スマートセキュリティの実現

スタンドアロンシステムとして使用しているセキュリティデバイスをオープンな標準技術をベースとするプロトコルで接続し、あらゆるものを含む大規模なテクノロジーグリッドに統合するとどうなるでしょうか? 一言で言えば、デバイスはスマート化します。独自開発の標準技術による閉じたシステムを脱し、デバイスを開放、接続してスマートなテクノロジーグリッドを形成するモノのインターネット (IoT) がセキュリティを改革しつつあり、監視カメラ、ドアアクセスコントローラー、ラウドスピーカーなど、以前は個別に運用していた複数のシステムを管理コンソールの1つの画面で効率的に管理することができます。

これが実際にどのような形で役立っているか、いくつか例を見ていきましょう。

シナリオ1: オフィスビルで無許可のカードが使われた場合

営業時間が終わり、ほとんどの従業員が退社しました。誰かがオフィスビルの入口で、立ち入りが禁止される無許可のカードを使用しました。この「無許可カード」イベントの発生によって、PTZカメラのプリセットがトリガーされます。カメラは自動的に首を振り、直ちに該当する入口を捉え、ズームインします。ポップアップウィンドウに表示されたアラームを見た夜間警備員は、席を立たずに、その入口に設置されている電話機に接続し、ドアの外にいる人物に声を掛けます。応答によって、ビルへの立ち入りを許可するかを決定することができます。

シナリオ2: 遠隔地にある施設の保護

何者かが化学工場のフェンスを乗り越えて、敷地内に侵入しようとしています。IPサーマルカメラがそれを検知し、敷地への侵入を通知します。このアラーム画像が、離れた場所にある管制センターや警備会社に伝送され、担当のオペレーターは、該当する施設に物理的に不在でも、状況を確認できます。オペレーターは現場に最も近いIPラウドスピーカーにSIP経由で接続し、侵入者に警告します。直接警告して、侵入を中断させると、侵入者は80%以上の確率で、そのまま退散します。
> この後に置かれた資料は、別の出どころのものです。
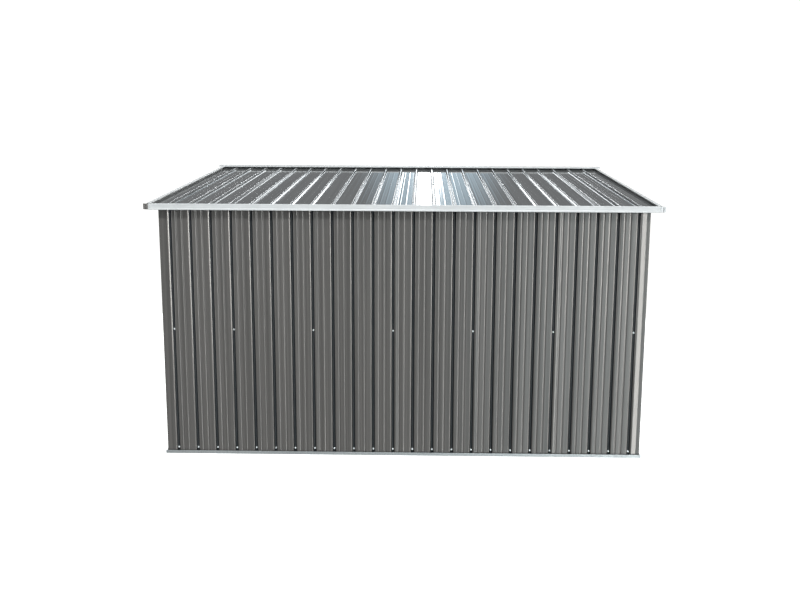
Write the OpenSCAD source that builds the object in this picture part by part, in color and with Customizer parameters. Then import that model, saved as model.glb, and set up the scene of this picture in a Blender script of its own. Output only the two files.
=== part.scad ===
// Ribbed steel storage shed with a low apex roof, in millimetres.
// X runs along the ridge, Y across it, Z up; the origin is the middle of the footprint at ground level.
// Every wall is drawn in its own turn: seen from outside it runs left to right along +x, facing -y.

/* [Overall] */
// Length of the two long walls, over the faces of the sheets
wall_length = 3205; // [2950:5:3900]
// Depth of the shed from long wall to long wall, over the faces of the sheets
wall_depth = 3075; // [2500:5:3700]
// Height of the top edge of the eave fascia above the ground
eave_height = 1683; // [1400:1:2100]
// Slope of the roof in degrees
roof_angle = 14.2; // [8:0.1:20]

/* [Ribbed sheet] */
// Distance from one main rib to the next
rib_pitch = 133; // [110:1:160]
// Height of a main rib
rib_height = 12; // [8:1:18]
// Width of a main rib where it leaves the flat pan
rib_base = 27; // [22:1:36]
// Width of the flat on top of a main rib
rib_crown = 10; // [6:1:14]
// Height of the small stiffening ribs
minor_height = 2; // [1:0.5:4]
// Width of the small stiffening ribs
minor_width = 11; // [8:1:16]
// Thickness of the ribbed sheet
sheet_t = 0.8; // [0.6:0.1:1.2]
// Number of rib spaces that one sheet covers
sheet_ribs = 4; // [3:1:5]
// Width of the lap on each side of a shared rib
lap_width = 21; // [18:1:26]

/* [Roof edges] */
// How far the roof reaches past the long walls
eave_overhang = 42; // [34:1:80]
// How far the roof reaches past the end walls
end_overhang = 60; // [40:1:90]
// Height of the fascia and rake channels
trim_height = 41; // [36:1:60]
// Width of the lips of the fascia and rake channels
trim_lip = 16; // [12:1:24]
// Width of the top lip of a rake channel
rake_lip = 25; // [18:1:36]
// Height of a rake channel's top above the pan of the roof sheet
rake_rise = 18; // [16:1:26]
// Half of the width of the ridge cap, along the slope
ridge_cap_half = 60; // [45:1:110]
// Depth of the ridge cap's turned down edge
ridge_cap_edge = 7; // [4:1:12]
// How far the ridge cap reaches past the rakes
ridge_cap_reach = 24; // [5:1:40]
// How far a corner cap stands out past the rake
cap_reach = 18; // [12:1:40]
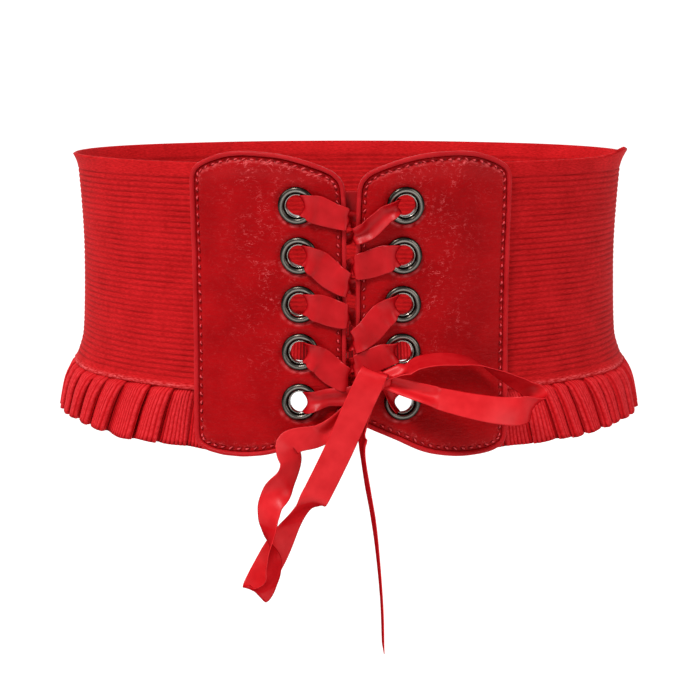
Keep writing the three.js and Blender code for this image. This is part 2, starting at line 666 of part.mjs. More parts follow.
// The knot, and ribbons that run into it and end at its surface
const KNOT_SIDES = 12;
const KNOT_RINGS = 8;

function knot(grow) {
  const shape = new THREE.SphereGeometry(1, KNOT_SIDES, KNOT_RINGS);
  shape.scale(KNOT.halfWidth + grow, KNOT.halfDepth + grow, KNOT.halfHeight + grow);
  shape.translate(KNOT.x, KNOT.y, KNOT.z);
  return toManifold(shape);
}

function tucked(shape) {
  return fromManifold(toManifold(shape).subtract(knot(GAP)));
}

const fromLeft = [...strand(-1, 'upper').slice(0, -1), ...LEFT_END].reverse();
const fromRight = [...strand(1, 'lower').slice(0, -1), ...RIGHT_END];
const laceStations = [...fromLeft, ...TOP_BAR, ...fromRight].map(lacePoint);
addPiece('lace', tucked(ribbon(laceStations)), 'ribbon');

// The bow: its rows become ribbon stations on smooth curves, three for every two rows
const STATIONS_PER_ROW = 1.5;
const UPRIGHT = new THREE.Vector3(0, 0, 1);
const LEVEL = new THREE.Vector3(1, 0, 0);
const TOWARDS_VIEWER = new THREE.Vector3(0, -1, 0);

// The direction between two others at right angles, at an angle from the first
function swing(from, to, degrees) {
  const angle = THREE.MathUtils.degToRad(degrees);
  return from.clone().multiplyScalar(Math.cos(angle)).addScaledVector(to, Math.sin(angle));
}

function bowRibbon(rows) {
  const samples = Math.round((rows.length - 1) * STATIONS_PER_ROW);
  const path = new THREE.CatmullRomCurve3(
    rows.map(({ x, y, z }) => new THREE.Vector3(x, y, z)),
    false,
    'centripetal',
  );
  return ribbon(Array.from({ length: samples + 1 }, (_, k) => {
    const at = k / samples;
    const row = Math.min(Math.floor(at * (rows.length - 1)), rows.length - 2);
    const share = at * (rows.length - 1) - row;
    const between = (column) => THREE.MathUtils.lerp(
      rows[row][column],
      rows[row + 1][column],
      share,
    );
    const flat = swing(UPRIGHT, LEVEL, between('lean'));
    const side = swing(flat, TOWARDS_VIEWER, between('turn'));
    return { centre: path.getPoint(at), side, width: between('width') };
  }));
}

addPiece('bow_knot', fromManifold(knot(0)), 'ribbon');
addPiece('bow_loop_right', tucked(bowRibbon(RIGHT_LOOP)), 'ribbon');
addPiece('bow_loop_left', tucked(bowRibbon(LEFT_LOOP)), 'ribbon');
addPiece('ribbon_tail_front', tucked(bowRibbon(TAIL_FRONT)), 'ribbon');
addPiece('ribbon_tail_back', tucked(bowRibbon(TAIL_BACK)), 'ribbon');

export default belt;
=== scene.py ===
# %% [markdown]
# # A wide lace-up waist belt
#
# The belt is a band of corded elastic with a pleated frill along its lower edge. Two
# faux-leather panels close it in front, and a satin ribbon laces them together through
# ten metal eyelets and is tied in a bow.
#
# Nearly every piece lies on the same curved surface, the waist. So each piece is first
# laid out flat, as it would be cut, and then bent round the waist by one function. The
# flat layout has three measures: across (arc length from the front centre), height
# (above the middle of the band) and out (distance outside the elastic's face).

# %% The frame
import math

import bpy
import numpy as np
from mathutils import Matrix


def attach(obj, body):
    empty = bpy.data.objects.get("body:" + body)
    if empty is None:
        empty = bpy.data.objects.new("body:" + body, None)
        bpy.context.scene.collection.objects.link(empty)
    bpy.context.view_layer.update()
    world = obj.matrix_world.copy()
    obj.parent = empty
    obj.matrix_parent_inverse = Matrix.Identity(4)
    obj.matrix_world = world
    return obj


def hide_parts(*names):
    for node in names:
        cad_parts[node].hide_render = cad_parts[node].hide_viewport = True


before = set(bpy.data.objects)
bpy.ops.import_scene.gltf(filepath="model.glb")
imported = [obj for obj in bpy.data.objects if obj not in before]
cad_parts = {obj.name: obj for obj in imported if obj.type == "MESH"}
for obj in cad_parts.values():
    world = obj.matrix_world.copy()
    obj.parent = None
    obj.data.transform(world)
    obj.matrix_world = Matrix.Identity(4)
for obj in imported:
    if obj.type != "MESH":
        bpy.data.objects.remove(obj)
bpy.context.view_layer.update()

# %% [markdown]
# ## Camera
# The photograph is taken from the front, a little above the belt and close to it, so
# the perspective matters: the far side of the waist looks clearly smaller. The place,
# the tilt and the focal length were found from points whose places are known.

# %% Camera
FOCAL_LENGTH_PIXELS = 1356.7
PHOTO_WIDTH_PIXELS = 700
SENSOR_WIDTH = 36.0
CAMERA_PLACE = (-0.0059, -0.6730, 0.0925)
CAMERA_TILT_DOWN = 11.85
CAMERA_YAW = 0.53

camera = bpy.data.objects.new("camera", bpy.data.cameras.new("camera"))
camera.data.sensor_width = SENSOR_WIDTH
camera.data.lens = SENSOR_WIDTH * (FOCAL_LENGTH_PIXELS / PHOTO_WIDTH_PIXELS)
camera.location = CAMERA_PLACE
camera.rotation_euler = (
    math.radians(90 - CAMERA_TILT_DOWN), 0, math.radians(-CAMERA_YAW),
)
bpy.context.collection.objects.link(camera)
bpy.context.scene.camera = camera

# %% [markdown]
# ## Helpers for curves
# A shape here is a short table of measured rows, and between the rows the value should
# run smoothly. A cubic piece between two rows, whose slope at a row is that of the line
# through its neighbours, does that, and swings out past the rows only a little.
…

シナリオ3: 24時間年中無休の倉庫のリモートアクセスコントロール

営業時間の終了後、サプライヤーのトラックが倉庫のゲートに到着しました。運転手は敷地に入る許可を得るため、IPステーションを通じて倉庫管理者に話しかけます。営業時間後は、このステーションからの通話はすべて、社内の電話システムを通じて、待機中の倉庫管理者の携帯電話に自動転送されます。このシステムでは、アプリを利用して運転手と視覚的に接触することもできるため、運転手が既知の人物かどうかをチェックできます。問題がなければ、倉庫管理者はDTMF (デュアルトーンマルチ周波数) でコードを送信してIPステーションに許可を出し、ゲートを開けることができます。このように、倉庫管理者が離れた場所にいても、運転手の入場を許可するのに必要なステップをすべて実行できます。敷地内と倉庫に設置されたIPカメラを通じて、運転手のその後の行動を監視することもできます。

現時点で比較的簡単に実現できるシナリオを、少しだけご紹介しました。物理セキュリティとデジタルセキュリティの境目が曖昧になりつつある現在、IoTを利用して、業務を効率化するだけでなく、セキュリティの有効性を高めることができる可能性が大きく広がっています。